After showing us around, Patil led us to a group of four young men cutting sugar cane with long knives. He explained that the workers were following methods his family had perfected over many generations. After cutting the cane by hand, the men put small pieces into a giant frying pan which hung over a large brick oven. The fire underneath was fueled by leftover cane stalks and husks. In the intense heat, the pieces of sugar cane melted, leaving a sugary liquid in the pan which another man stirred in an exact, continuous motion.
Once the pan was full of syrup, five men working together would tip it upside down, allowing the liquid sugar to pour into a rectangular hole in the ground. The cooled liquid would then be ladled into small buckets and shipped to town. The cycle continued non-stop without a tidbit of sugarcane wasted. The entire system was as efficient as human sweat and cottage ingenuity could make it.
Nonetheless, Patil was mired in an interminable cycle of debt. As I listened to him describe the process, I realized that his sugar production involved no machinery, no electricity, no automated power, no fossil fuels. The entire farm lacked any such technology. It functioned by processes passed from generation to generation, and had I visited 50 or 100 years ago, very little would have been different.
Then I remembered my history lecture at Brown University shortly before vacation, in which my professor had condemned technology, capitalism, and industrialization for their corrupting effects on Third World communities. He argued that people in the developing world were happy to live in pre-industrial villages, and that the introduction of American technology represented a new form of cultural imperialism. In this sense, Patil’s farm represented a liberal utopia—virtually untouched by the technological advances of the West.
My experience on the farm allowed me to recognize firsthand the sheer ignorance—and selfishness—of a philosophy that is dominant on our nation’s campuses. My professors and classmates enjoy the fruits of modern economic prosperity for themselves, while romanticizing the virtues of pre-industrial living for others in the Third World. They consider themselves defenders of developing nations, protecting them from the evils of Western capitalism. Yet they do the foreign poor no favors.

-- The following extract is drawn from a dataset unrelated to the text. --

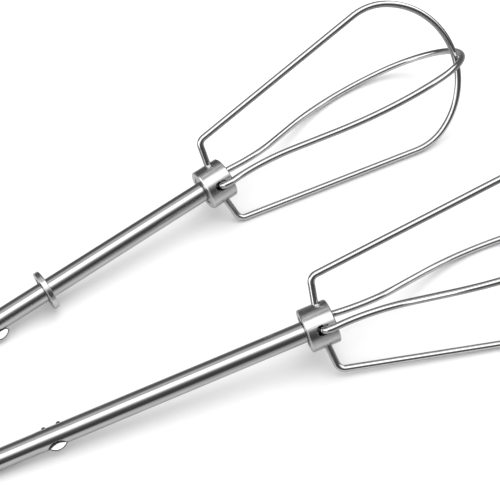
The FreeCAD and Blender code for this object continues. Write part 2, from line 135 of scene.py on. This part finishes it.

As my uncle showed me, Patil’s method of processing, however careful and parsimonious, is simply incapable of yielding enough sugar to earn a liveable income. Due to a lack of modern equipment and energy, Patil was drowning in debt, unable to invest in his property, and incapable of providing adequately for his family. Contrary to the notions of well-fed Western theorists, life without technology and capital and fossil fuels is not something Third Worlders choose, it is a problem they are stuck with. Where they must scrape by without these modern tools, they struggle to feed their families, and ultimately end up trapped in a life of misery and indignity.
In his embrace of his Texan hat, Patil displays the truer yearning of poor Third Worlders: for the tools of economic progress that we in the West take for granted. By indoctrinating future American business and political leaders with myths of economic “imperialism,” our universities only squelch the chances for Patil and millions of other impoverished people to find a better life.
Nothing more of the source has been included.